- Born: 1 September 1860 Brandenburg an der Havel, Kingdom of Prussia
- Died: 7 September 1932 (aged 72) Ivenack, Mecklenburg-Schwerin, Weimar Republic
- Allegiance: German Empire
- Branch: Imperial German Army
- Rank: Generalleutnant
- Commands: 17th Dragoon Regiment 3rd Cavalry Brigade Chief of Staff, 8th Army
- Conflicts: World War I Eastern Front Battle of Gumbinnen; ;

= Georg von Waldersee =

Prussian general (1860–1932)

Georg Friedrich Wilhelm Graf von Waldersee (1860–1932) was an Imperial German Army general in World War I. He was a nephew of Field Marshal Alfred von Waldersee.

== Life ==
Waldersee was born in the Kingdom of Prussia as the son of Colonel Georg Ernest von Waldersee, who died during the Franco-Prussian War. He even had ancestors of House of Hohenzollern. He entered the Prussian Army on 14 May 1880 as a Second Lieutenant. After 8 years of service, Waldersee was promoted to Premier-Lieutenant.
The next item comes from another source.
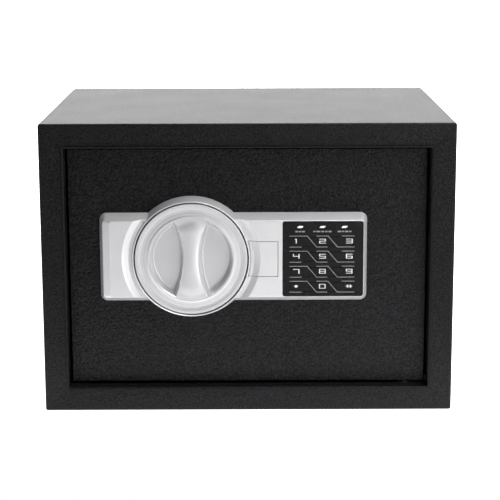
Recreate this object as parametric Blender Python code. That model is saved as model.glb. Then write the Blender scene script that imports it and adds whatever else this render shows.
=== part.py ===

Later he became the chief of staff of VII Corps, led by Moritz von Bissing. Later he became the commander of the 17th Dragoon Regiment. On 22 April 1912 Waldersee was promoted to Generalmajor. After the promotion he became the commander of the 3rd Cavalry Brigade. Then he became one of the Senior Quartermasters of the German General Staff as a successor of Oskar von Hutier. In World War I, Waldersee became the chief of staff of the 8th Army. However as the commander, Maximilian von Prittwitz, was replaced, Waldersee was also replaced by Erich Ludendorff. After being replaced, he later became the military governor of Sevastopol. He lived until 1932 and died in Germany.